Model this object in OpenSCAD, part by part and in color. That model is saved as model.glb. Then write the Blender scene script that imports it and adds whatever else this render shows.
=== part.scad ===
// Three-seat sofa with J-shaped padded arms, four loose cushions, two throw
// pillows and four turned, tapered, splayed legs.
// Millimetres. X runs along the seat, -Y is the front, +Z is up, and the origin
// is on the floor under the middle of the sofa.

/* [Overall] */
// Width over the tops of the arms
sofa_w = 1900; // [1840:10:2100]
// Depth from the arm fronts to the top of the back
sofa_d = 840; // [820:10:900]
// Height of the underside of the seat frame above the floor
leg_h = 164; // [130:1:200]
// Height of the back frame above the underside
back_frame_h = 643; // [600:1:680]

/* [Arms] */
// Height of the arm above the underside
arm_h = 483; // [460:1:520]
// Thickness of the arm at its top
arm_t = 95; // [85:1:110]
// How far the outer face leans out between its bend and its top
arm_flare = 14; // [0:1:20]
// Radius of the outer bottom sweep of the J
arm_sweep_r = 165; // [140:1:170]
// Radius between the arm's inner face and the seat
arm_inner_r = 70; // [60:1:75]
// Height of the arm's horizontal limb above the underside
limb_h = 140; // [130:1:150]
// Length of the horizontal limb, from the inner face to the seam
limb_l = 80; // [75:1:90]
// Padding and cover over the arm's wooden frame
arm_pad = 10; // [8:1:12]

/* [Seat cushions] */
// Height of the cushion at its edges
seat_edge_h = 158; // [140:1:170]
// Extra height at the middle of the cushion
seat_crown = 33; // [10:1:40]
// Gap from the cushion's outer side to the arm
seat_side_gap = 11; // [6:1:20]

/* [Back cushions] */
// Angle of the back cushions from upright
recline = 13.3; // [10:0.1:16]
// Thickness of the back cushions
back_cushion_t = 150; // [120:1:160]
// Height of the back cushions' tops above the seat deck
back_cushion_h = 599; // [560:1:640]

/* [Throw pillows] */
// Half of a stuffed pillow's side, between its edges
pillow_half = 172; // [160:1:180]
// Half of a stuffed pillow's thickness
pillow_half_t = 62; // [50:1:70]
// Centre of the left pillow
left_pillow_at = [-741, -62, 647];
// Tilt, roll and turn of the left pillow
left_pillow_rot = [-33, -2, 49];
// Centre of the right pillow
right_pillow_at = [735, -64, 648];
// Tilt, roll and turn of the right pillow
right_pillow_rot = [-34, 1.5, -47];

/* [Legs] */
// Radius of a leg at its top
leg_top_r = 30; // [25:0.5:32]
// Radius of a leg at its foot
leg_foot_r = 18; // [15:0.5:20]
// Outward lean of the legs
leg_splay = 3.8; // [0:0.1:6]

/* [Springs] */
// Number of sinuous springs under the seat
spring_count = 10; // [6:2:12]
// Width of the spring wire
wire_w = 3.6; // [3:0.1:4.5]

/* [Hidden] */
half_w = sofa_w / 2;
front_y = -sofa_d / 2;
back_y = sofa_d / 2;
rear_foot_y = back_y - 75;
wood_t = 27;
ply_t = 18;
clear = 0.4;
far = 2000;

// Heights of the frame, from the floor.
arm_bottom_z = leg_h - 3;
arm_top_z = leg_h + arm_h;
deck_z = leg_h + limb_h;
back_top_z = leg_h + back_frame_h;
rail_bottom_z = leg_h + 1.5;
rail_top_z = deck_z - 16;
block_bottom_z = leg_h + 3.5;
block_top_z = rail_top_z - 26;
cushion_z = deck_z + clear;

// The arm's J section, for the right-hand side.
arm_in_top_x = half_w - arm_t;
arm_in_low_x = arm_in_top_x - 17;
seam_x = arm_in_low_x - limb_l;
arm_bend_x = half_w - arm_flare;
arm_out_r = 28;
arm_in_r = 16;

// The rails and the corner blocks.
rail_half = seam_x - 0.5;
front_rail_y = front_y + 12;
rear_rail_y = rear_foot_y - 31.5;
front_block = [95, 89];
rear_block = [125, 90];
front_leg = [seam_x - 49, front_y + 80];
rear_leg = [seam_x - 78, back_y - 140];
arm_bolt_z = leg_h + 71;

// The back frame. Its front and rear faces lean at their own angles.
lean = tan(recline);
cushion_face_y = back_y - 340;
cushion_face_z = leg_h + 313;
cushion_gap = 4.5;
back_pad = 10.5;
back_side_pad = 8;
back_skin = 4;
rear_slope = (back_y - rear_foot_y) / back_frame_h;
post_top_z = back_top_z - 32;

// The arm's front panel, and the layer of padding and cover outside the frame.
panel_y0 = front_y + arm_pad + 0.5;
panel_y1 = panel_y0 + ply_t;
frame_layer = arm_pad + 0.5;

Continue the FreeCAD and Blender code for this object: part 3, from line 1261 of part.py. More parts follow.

(Exercise): Reproduce exactly, and only, the lines from the start of the entries through the one that contains "back_cushion_h = 599; // [560:1:640]".

(Final result):
Model this object in OpenSCAD, part by part and in color. That model is saved as model.glb. Then write the Blender scene script that imports it and adds whatever else this render shows.
=== part.scad ===
// Three-seat sofa with J-shaped padded arms, four loose cushions, two throw
// pillows and four turned, tapered, splayed legs.
// Millimetres. X runs along the seat, -Y is the front, +Z is up, and the origin
// is on the floor under the middle of the sofa.

/* [Overall] */
// Width over the tops of the arms
sofa_w = 1900; // [1840:10:2100]
// Depth from the arm fronts to the top of the back
sofa_d = 840; // [820:10:900]
// Height of the underside of the seat frame above the floor
leg_h = 164; // [130:1:200]
// Height of the back frame above the underside
back_frame_h = 643; // [600:1:680]

/* [Arms] */
// Height of the arm above the underside
arm_h = 483; // [460:1:520]
// Thickness of the arm at its top
arm_t = 95; // [85:1:110]
// How far the outer face leans out between its bend and its top
arm_flare = 14; // [0:1:20]
// Radius of the outer bottom sweep of the J
arm_sweep_r = 165; // [140:1:170]
// Radius between the arm's inner face and the seat
arm_inner_r = 70; // [60:1:75]
// Height of the arm's horizontal limb above the underside
limb_h = 140; // [130:1:150]
// Length of the horizontal limb, from the inner face to the seam
limb_l = 80; // [75:1:90]
// Padding and cover over the arm's wooden frame
arm_pad = 10; // [8:1:12]

/* [Seat cushions] */
// Height of the cushion at its edges
seat_edge_h = 158; // [140:1:170]
// Extra height at the middle of the cushion
seat_crown = 33; // [10:1:40]
// Gap from the cushion's outer side to the arm
seat_side_gap = 11; // [6:1:20]

/* [Back cushions] */
// Angle of the back cushions from upright
recline = 13.3; // [10:0.1:16]
// Thickness of the back cushions
back_cushion_t = 150; // [120:1:160]
// Height of the back cushions' tops above the seat deck
back_cushion_h = 599; // [560:1:640]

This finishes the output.